If the needed percent reductions in 1982/1984 are greater than
5% and the county already has an I/M program, then the start-
ing year of the I/M program is selected as before to be 1982.
However, the selection of stringency is made on the basis
of the percent reduction needed in 1987. If the needed
percent reduction in 1987 is more than can be accomplished
by an I/M program initiated in 1982 with maximum-allowable
stringency, then the maximum-allowable stringency value is
selected, and the still-remaining needed reduction is passed
over to TCM. However, if the needed percent reduction can be
accomplished with allowable levels of stringencies, then the
smallest stringency that produces at least as much reduction
as is needed is selected.

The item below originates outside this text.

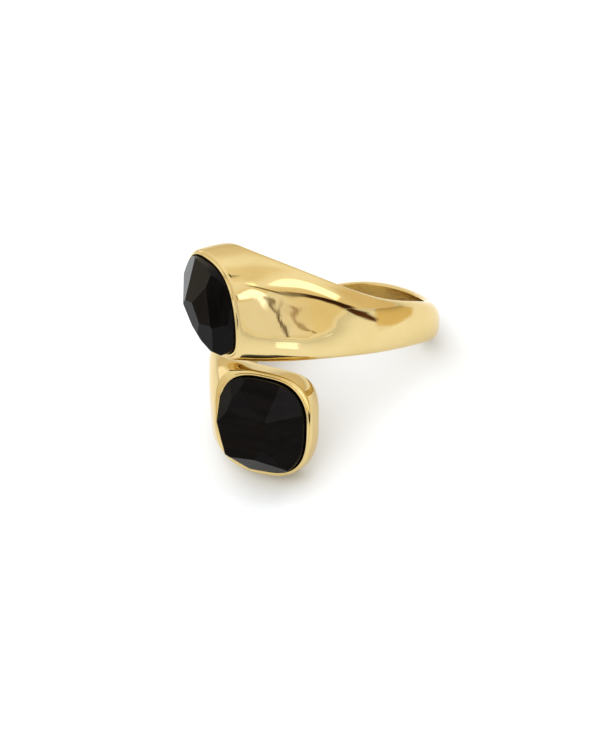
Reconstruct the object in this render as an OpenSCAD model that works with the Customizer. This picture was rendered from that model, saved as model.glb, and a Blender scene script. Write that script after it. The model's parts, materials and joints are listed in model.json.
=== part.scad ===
// Two-stone bypass ring: one cast gold band whose two ends pass each other at the
// front of the finger and open into bezels, each with a faceted cushion stone.
// The ring is modelled round its finger axis, with the back of the shank at +Y,
// and the module at_rest then lays it on its side as it lies by itself.
// The lower half of the band is the upper half given a half turn about the Y axis.

/* [Band] */
// Inside diameter of the band, a US size 7
bore_d = 17.3; // [16.5:0.1:18.5]
// Thickness of the shank at the back of the finger
shank_t = 1.5; // [1.3:0.05:1.9]
// Width of the shank at the back, along the finger
shank_w = 3.5; // [3:0.1:4.2]

/* [Heads] */
// Size of a bezel's rim along the finger
head_w = 9.3; // [8.8:0.1:9.6]
// Size of a bezel's rim along the band
head_l = 9.6; // [9.2:0.1:9.9]
// Distance from the finger axis to the plane of a rim
head_reach = 11.15; // [10.9:0.05:11.4]
// Angle from the back of the shank round to the middle of a head
head_turn = 196.25; // [194:0.25:198]
// How far the top of a rim leans out, in degrees
head_lean = 5; // [0:0.5:6]
// Gap between the two heads where they pass each other
head_gap = 0.2; // [0.1:0.05:0.5]
// Width of the rim round a stone
lip_w = 0.48; // [0.4:0.01:0.6]

/* [Stones] */
// Height of a stone's table above the rim
stone_rise = 2.1; // [1.8:0.1:2.6]
// Depth of a stone below the rim
stone_depth = 1.2; // [0.9:0.05:1.4]
// Clearance between a stone and its seat
seat_gap = 0.03; // [0.02:0.01:0.06]

/* [Rest] */
// How far the finger axis tips when the ring lies on its side, in degrees
rest_tip = -25.03; // [-26:0.01:-24]
// How far the ring then rolls sideways, in degrees
rest_roll = -0.31; // [-1:0.01:1]
// Turn about the vertical that puts the photographed side at the front
rest_turn = -57.85; // [-90:0.05:0]

/* [Hidden] */
bore_r = bore_d / 2;
gold = [0.86, 0.67, 0.30];
onyx = [0.07, 0.07, 0.08];
// Rings in each span of the section table, and points round each ring
span_rings = 6;
ring_points = 40;
// Outline of a head's rim as a superellipse: the higher the power, the squarer
rim_power_up = 2.5;
rim_power_down = 2.9;
rim_round = 0.22;
stone_power = 2.8;
outline_points = 40;
// Facets of the upper stone, each a flat cut through the stone:
// turn: where it faces, from the direction along the band towards the one up the finger
// slope: its angle to the table; edge: how far from the middle it meets the table's plane
// turn, slope, edge
UPPER_FACETS = [
    [34, 17, 0.93],
    [332.5, 17.5, 1.72],
    [97, 24.5, 0.84],
    [132, 29, 1.12],
    [186.5, 31, 1.31],
    [222, 25, 0.93],
    [241, 27, 1.23],
    [256, 34.5, 1.86],
    [21, 41, 2.18],
    [340.5, 50, 2.88],
    [275.5, 54.5, 3.05]];
// The same for the lower stone
LOWER_FACETS = [
    [299.5, 8.5, 0.31],
    [177, 32, 1.47],
    [223, 33.5, 1.77],
    [270.5, 28.5, 1.07],
    [280, 24, 0.88],
    [302, 38, 2.17],
    [318, 39, 2.33],
    [139.5, 23.5, 2.03],
    [19, 60, 3.18],
    [356.5, 64.5, 3.43],
    [70, 62, 3.33],
    [95, 49, 2.63]];
// Brings the laid ring down to the floor, with the middle of its box over the origin
rest_shift = [1.436, 1.529, 5.497];
// Angle at the finger axis that half a rim takes up
rim_half_turn = atan(head_l / 2 / head_reach);
rim_wall = sqrt(pow(head_reach, 2) + pow(head_l / 2, 2)) - bore_r;
head_low = head_gap / 2;
head_high = head_low + head_w;

// Sections of the upper half of the band, from the back of the shank to the rim.
// turn, wall: the outer skin's angle round the finger and its height over the bore
// in_turn, root: the same for the inner side; a root below the bore is bored away
// low, high: the lower and upper edge, measured along the finger
// up_pow, down_pow: how square the upper and lower half of the section are
// lean: how far the section leans out with height, in degrees
// turn, wall, in_turn, root, low, high, up_pow, down_pow, lean
SECTIONS = [
    [0, shank_t, 0, -1.15, -shank_w / 2, shank_w / 2, 2.4, 2.4, 0],
    [35, shank_t - 0.05, 35, -1.15, -1.4, 2.1, 2.1, 3.0, 0],
    [70, shank_t - 0.05, 70, -1.15, 0.6, 4.5, 2.0, 2.8, 0],
    [100, 1.7, 105, -1.05, 1.3, 6.0, 2.0, 2.5, 0],
    [125, 1.85, 140, -0.5, 1.4, 8.6, 2.0, 2.3, 0],
    [145, 1.85, 175, -1.2, 0.7, 9.9, 2.3, 2.3, 0],
    [159, 2.6, 228, -1.1, 0.1, 10.3, 2.6, 2.5, head_lean],
    [head_turn - rim_half_turn, rim_wall, head_turn + rim_half_turn, rim_wall,
        head_low, head_high, rim_power_up, rim_power_down, head_lean]];
LAST = len(SECTIONS) - 1;

// The same section on the other half of the band, after the half turn
function half_turned(s) = [-s[0], s[1], -s[2], s[3], -s[5], -s[4], s[7], s[6], s[8]];

// Row i of the table, carried on past both ends so that the curve can start and stop there
function row(i) = i < 0 ? half_turned(SECTIONS[-i])
    : i > LAST ? 2 * SECTIONS[LAST] - SECTIONS[LAST - 1] : SECTIONS[i];

// Smooth section at place t between the rows, as a uniform cubic B-spline
function smooth(t) =
    let (i = min(floor(t), LAST - 1), f = t - i)
    (pow(1 - f, 3) * row(i - 1) + (3 * pow(f, 3) - 6 * f * f + 4) * row(i)
        + (1 + 3 * f + 3 * f * f - 3 * pow(f, 3)) * row(i + 1) + pow(f, 3) * row(i + 2)) / 6;

function signed_pow(v, p) = sign(v) * pow(abs(v), p);

// Point on a circle round the finger axis, the back of the shank being at turn 0
function round_finger(r, turn) = [r * sin(turn), r * cos(turn)];

// One ring of points on section s, made smaller by inset and moved out by shift
function ring(s, inset = 0, shift = 0) =
    let (outer = round_finger(bore_r + s[1], s[0]),
         inner = round_finger(bore_r + s[3], s[2]),
         half = (outer - inner) / 2,
         along = half / norm(half),
         out = [along[1], -along[0]],
         reach = norm(half) - inset,
         mid_z = (s[4] + s[5]) / 2,
         half_z = (s[5] - s[4]) / 2 - inset)
    [for (k = [0:ring_points - 1])
        let (a = 360 * k / ring_points,
             p = 2 / (sin(a) >= 0 ? s[6] : s[7]),
             z = half_z * signed_pow(sin(a), p),
             flat = (outer + inner) / 2 + along * reach * signed_pow(cos(a), p)
                 + out * (shift + z * tan(s[8])))
        [flat[0], flat[1], mid_z + z]];

// Rings from the back of the shank to the rim, with a bevel that rounds the rim's edge
UPPER_RINGS = concat(
    [for (i = [0:LAST * span_rings - 1]) ring(smooth(i / span_rings))],
    [ring(smooth(LAST), 0, -rim_round), ring(smooth(LAST), rim_round, 0)]);

// A point given the half turn that carries the upper half to the lower half
function turned_over(p) = [-p[0], p[1], -p[2]];

// The same ring on the lower half, in the order that keeps its points in line
function turned_ring(r) = [for (k = [0:ring_points - 1])
    turned_over(r[(ring_points - k) % ring_points])];

module band_blank() {
    count = len(UPPER_RINGS);
    rings = concat([for (i = [count - 1:-1:1]) turned_ring(UPPER_RINGS[i])], UPPER_RINGS);
    points = [for (r = rings) each r];
    sides = [for (i = [0:len(rings) - 2]) for (k = [0:ring_points - 1])
        let (a = i * ring_points + k, b = i * ring_points + (k + 1) % ring_points)
        each [[b + ring_points, b, a], [a + ring_points, b + ring_points, a]]];
    first = [for (k = [0:ring_points - 1]) k];
    last = [for (k = [ring_points - 1:-1:0]) (len(rings) - 1) * ring_points + k];
    polyhedron(points = points, faces = concat(sides, [first, last]), convexity = 6);
}

// Places its children on the plane of the upper rim: x along the band, y up, z outward
module at_upper_head() {
    rotate(-head_turn)
        translate([0, head_reach, (head_low + head_high) / 2])
            rotate([90 + head_lean, 0, 180])
                children();
}

module half_turn() {
    rotate([0, 180, 0]) children();
}

// Outline of a stone, or of its seat with clear added all round
module cushion(clear = 0) {
    half_l = head_l / 2 - lip_w - seat_gap + clear;
    half_w = head_w / 2 / cos(head_lean) - lip_w - seat_gap + clear;
    polygon([for (k = [0:outline_points - 1])
        let (a = 360 * k / outline_points)
        [half_l * signed_pow(cos(a), 2 / stone_power), half_w * signed_pow(sin(a), 2 / stone_power)]]);
}

module seat() {
    floor_z = -stone_depth - seat_gap;
    translate([0, 0, floor_z])
        linear_extrude(height = 2 * stone_depth)
            cushion(seat_gap);
}

module band() {
    color(gold)
        at_rest()
            difference() {
                band_blank();
                cylinder(h = 4 * head_w, d = bore_d, center = true, $fn = 96);
                at_upper_head() seat();
                half_turn() at_upper_head() seat();
            }
}

// Everything outside one flat facet, facing turn and sloping down from the table
module facet_cut(turn, slope, edge) {
    side = 6 * stone_rise;
    rotate(turn)
        translate([edge, 0, stone_rise])
            rotate([0, slope, 0])
                translate([-side, -side, 0])
                    cube([2 * side, 2 * side, side]);
}

module stone(facets) {
    color(onyx)
        difference() {
            translate([0, 0, -stone_depth])
                linear_extrude(height = stone_depth + stone_rise)
                    cushion();
            for (f = facets)
                facet_cut(f[0], f[1], f[2]);
        }
}

module upper_stone() {
    at_rest() at_upper_head() stone(UPPER_FACETS);
}

module lower_stone() {
    at_rest() half_turn() at_upper_head() stone(LOWER_FACETS);
}

// Lays the ring on its side on the floor
module at_rest() {
    translate(rest_shift)
        rotate([rest_tip, rest_roll, rest_turn])
            children();
}

band();
upper_stone();
lower_stone();
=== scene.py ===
import math

import bmesh
import bpy
import numpy as np
from mathutils import Euler, Matrix, Vector
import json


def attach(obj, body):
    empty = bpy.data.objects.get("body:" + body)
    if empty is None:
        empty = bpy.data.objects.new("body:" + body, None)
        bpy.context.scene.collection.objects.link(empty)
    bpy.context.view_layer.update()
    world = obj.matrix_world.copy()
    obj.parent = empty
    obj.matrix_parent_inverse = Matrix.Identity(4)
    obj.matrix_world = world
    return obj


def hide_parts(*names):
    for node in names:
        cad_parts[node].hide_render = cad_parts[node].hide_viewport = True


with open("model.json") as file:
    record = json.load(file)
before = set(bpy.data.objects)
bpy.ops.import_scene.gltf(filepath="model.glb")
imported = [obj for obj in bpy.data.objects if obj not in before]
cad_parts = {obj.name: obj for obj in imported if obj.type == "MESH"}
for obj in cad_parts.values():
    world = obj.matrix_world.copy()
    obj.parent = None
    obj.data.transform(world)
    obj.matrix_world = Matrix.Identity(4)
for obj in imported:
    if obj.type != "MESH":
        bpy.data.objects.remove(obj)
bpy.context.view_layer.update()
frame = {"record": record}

# Sizes are in millimetres, as in the part's source, unless a comment says metres
MM = 0.001

# Band, heads and stones, as in the part's source
BORE_R = frame["record"]["mounts"][0]["dims"]["r_mm"]
SHANK_T = 1.5
SHANK_W = 3.5
HEAD_W = 9.3
HEAD_L = 9.6
HEAD_REACH = 11.15
HEAD_TURN = 196.25
HEAD_LEAN = 5.0
HEAD_LOW = 0.1
HEAD_HIGH = HEAD_LOW + HEAD_W
LIP_W = 0.48
STONE_RISE = 2.1
STONE_DEPTH = 1.2
SEAT_GAP = 0.03
STONE_POWER = 2.8
# Facets of each stone: where it faces, its angle to the table, and how far from the middle
# it meets the table's plane
UPPER_FACETS = (
    (34, 17, 0.93), (332.5, 17.5, 1.72), (97, 24.5, 0.84), (132, 29, 1.12), (186.5, 31, 1.31),
    (222, 25, 0.93), (241, 27, 1.23), (256, 34.5, 1.86), (21, 41, 2.18), (340.5, 50, 2.88),
    (275.5, 54.5, 3.05))
LOWER_FACETS = (
    (299.5, 8.5, 0.31), (177, 32, 1.47), (223, 33.5, 1.77), (270.5, 28.5, 1.07), (280, 24, 0.88),
    (302, 38, 2.17), (318, 39, 2.33), (139.5, 23.5, 2.03), (19, 60, 3.18), (356.5, 64.5, 3.43),
    (70, 62, 3.33), (95, 49, 2.63))

# How the ring lies, in degrees, and where the middle of its bore comes to, in metres
REST_TURNS = (-25.03, -0.31, -57.85)
REST = Euler([math.radians(d) for d in REST_TURNS], "XYZ").to_matrix()
BORE_MIDDLE = Vector(frame["record"]["mounts"][0]["pos_m"])
# The half turn about the Y axis that carries the upper half of the band to the lower half
HALF_TURN = np.array([-1, 1, -1])

RIM_HALF_TURN = math.degrees(math.atan(HEAD_L / 2 / HEAD_REACH))
RIM_WALL = math.hypot(HEAD_REACH, HEAD_L / 2) - BORE_R

# Sections of the upper half of the band, from the back of the shank to the rim, as in the
# part's source but with a squarer lower edge and a flat outer side:
# turn, wall: the outer skin's angle round the finger and its height over the bore
# in_turn, root: the same for the inner side
# low, high: the lower and upper edge, measured along the finger
# up_pow, down_pow: how square the upper and lower half of the section are
# lean: how far the section leans out with height, in degrees
# flat, flat_low, flat_high: how much the outer side is cut flat, and from and to which
# share of the section's half height
# turn, wall, in_turn, root, low, high, up_pow, down_pow, lean, flat, flat_low, flat_high
SECTIONS = np.array([
    [0, SHANK_T, 0, -1.15, -SHANK_W / 2, SHANK_W / 2, 2.4, 2.4, 0, 0, -0.3, 0.3],
    [35, SHANK_T - 0.05, 35, -1.15, -1.4, 2.1, 2.1, 3.0, 0, 0, 0.0, 0.3],
    [70, SHANK_T - 0.05, 70, -1.15, 0.6, 4.5, 2.0, 2.8, 0, 0, 0.1, 0.3],
    [100, 1.7, 105, -1.05, 1.35, 6.0, 2.0, 2.8, 0, 0.5, 0.15, 0.3],
    [125, 1.85, 140, -0.5, 1.55, 8.6, 2.0, 3.8, 0, 1.2, -0.36, 0.46],
    [145, 1.85, 175, -1.2, 0.98, 9.9, 2.3, 4.4, 0, 1.0, -0.45, 0.53],
    [159, 2.6, 228, -1.1, 0.36, 10.3, 2.6, 4.2, HEAD_LEAN, 0.9, -0.36, 0.54],
    [HEAD_TURN - RIM_HALF_TURN, RIM_WALL, HEAD_TURN + RIM_HALF_TURN, RIM_WALL,
     HEAD_LOW, HEAD_HIGH, 2.5, 2.9, HEAD_LEAN, 0, -0.35, 0.75]])
LAST = len(SECTIONS) - 1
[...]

If the county does not currently
have an I/M program planned, but the state has one, then the I/M
initiation year is selected to be 1983. If no plans for an I/M
program currently exist, then the initiation year is assumed
to be 1984. Other logic and procedures are the same as
discussed above.
In the sample output, the needed reduction in 1982 is 55.7%, which
is greater than 5%, i.e., Case 2 holds. The Los Angeles County
has plans for an I/M program (see Appendix A). Therefore, I/M
initiation year is 1982. The reduction needed in 1987 is 35.4%.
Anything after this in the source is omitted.